Un référendum populaire sur une nouvelle Constitution amendée est prévu au courant du mois de mai prochain, sur fond de menaces de l'opposition de le boycotter, en l'absence d'un dialogue visant à aplanir préalablement le contentieux électoral de 2015.

L'opposition en appelle aux pressions de l'UA et du reste de la communauté internationale pour empêcher la révision de la Constitution de 2015 alors que c'est une question qui relève de la souveraineté nationale, répond le pouvoir burundais.

Dès le début de la récente crise de 2015, l’Union africaine (UA) n’a ménagé aucun effort pour son règlement pacifique, dans le cadre de l’accord inter-burundais d’août 2000, à Arusha, en Tanzanie, ayant mis fin au précédent grave conflit politico-ethnique dans ce pays des Grands lacs.

Le Conseil de paix et de sécurité (CPS) de l’UA a multiplié des projets de résolutions face aux menaces jugées «sérieuses» qui pèsent sur la paix et la sécurité au Burundi, ainsi que ses implications sur l’ensemble de la région des Grands lacs.

La décision, remontant à décembre 2015, de déployer une «Mission africaine de prévention et de protection au Burundi (Maprobu), forte de 5.000 hommes, a été le premier signal fort de la gravité de la situation dans le pays.

Convaincu qu'il a les moyens de régler les problèmes politiques et sécuritaires du pays, le gouvernement burundais avait aussitôt opposé une fin de recevoir à la «force d’invasion et d’occupation» de l'UA, menaçant de la combattre, s’il le fallait.

En janvier 2016, l’UA a changé de fusil d’épaule, préférant orienter ses efforts dans le sens d’un dialogue inclusif de toutes les parties prenantes à la crise burundaise, avec l’aide de 200 experts militaires et des droits humains qui n’ont à ce jour dépassé la quarantaine d’éléments.

Vers la fin du mois de janvier 2016, l’Union africaine avait matérialisé son souci d’une solution politique négociée en dépêchant, à cet effet, une délégation de haut niveau au Burundi.

Les présidents Mohamed Ould Abdel Aziz de Mauritanie, Jacob Zuma d’Afrique du Sud, Ali Bongo du Gabon, Macky Sall du Sénégal et le Premier ministre éthiopien, Hailemariam Desalegn ont séjourné à Bujumbura, les 25 et 26 février, sans toutefois venir à bout des animosités des acteurs politiques burundais, toujours murés dans un dialogue de sourds.

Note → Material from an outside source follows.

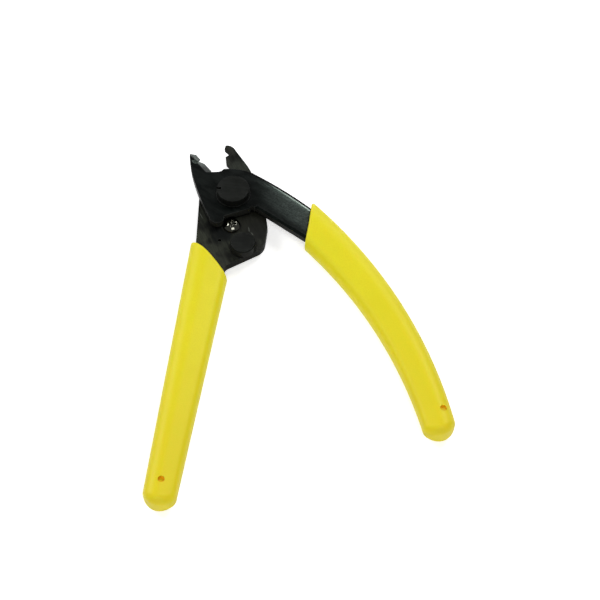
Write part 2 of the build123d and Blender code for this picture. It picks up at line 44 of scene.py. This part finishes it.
right = Vector((math.cos(AZIMUTH), math.sin(AZIMUTH), 0))
forward = Vector(
    (
        -math.sin(AZIMUTH) * math.cos(ELEVATION),
        math.cos(AZIMUTH) * math.cos(ELEVATION),
        -math.sin(ELEVATION),
    )
)
up = right.cross(forward)
pivot = Vector((0, 0, PIVOT_HEIGHT))

camera_data = bpy.data.cameras.new("camera")
camera_data.lens = LENS
camera_data.sensor_width = SENSOR
camera_data.clip_start = 0.01
camera_data.clip_end = 10
camera = bpy.data.objects.new("camera", camera_data)
camera.matrix_world = Matrix.Translation(
    pivot - DISTANCE * (forward + AIM_SHARE[0] * right + AIM_SHARE[1] * up)
) @ Matrix((right, up, -forward)).transposed().to_4x4()
bpy.context.scene.collection.objects.link(camera)
bpy.context.scene.camera = camera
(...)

Dans les années 1990, l’organisation panafricaine s’était encore montrée assidue dans la cessation des hostilités liées à la guerre civile de l’époque et la consolidation de la paix retrouvée.

Cela s’était traduit par le déploiement réussi d’une «Mission de protection au Burundi» (Miprobu), dans la foulée de l’assassinat, par des militaires insurgés, du président démocratiquement élu, Mlchior Ndadaye, suivi de massacres interethniques à l’échelle de plus de 300.000 personnes, essentiellement des civils.

Entre 2003 et 2004, la Miprobu avait été remplacée par une « Mission africaine au Burundi (Miab), chargée de superviser la mise en application de l’Accord global de cessez-le-feu dans la guerre civile passée.

La force était constituée de 2.645 soldats, dont 866 en provenance de l'Ethiopie, 228 du Mozambique et 1.508 d’Afrique du Sud, en plus de 43 observateurs militaires venus du Bénin, du Burkina Faso, du Gabon, du Mali et de la Tunisie.

La Miab a également aidé dans le programme de désarmement, à la démobilisation et à la réintégration (DDR) des anciens combattants rebelles et gouvernementaux de la guerre civile burundaise.

L’UA a toujours agi, main dans la main, avec les autres acteurs internationaux au chevet du Burundi, notamment les Nations Unies.

C’est ainsi qu’en juin 2004, l’UA a préparé le terrain à une plus robuste «Opération des Nations Unies au Burundi » (ONUB), forte de 5.650 casques bleus pour contribuer à la stabilité politique et économique du pays, au sortir de la guerre.

La présence des Nations Unies est aujourd’hui matérialisée par un Envoyé spécial au Burundi, en même temps ancien président du Burkina Faso, Michel Kafando, agissant en étroite concertation avec l’UA et la Communauté d’Afrique de l’Est.

Les positions entre les deux organisations se sont toutefois distendues depuis que la Cour pénale internationale (CPI) a décidé, en novembre dernier, d’ouvrir des enquêtes sur de supposés «crimes contre l’humanité» au Burundi, contre l’avis d’un certain nombre de pays africains.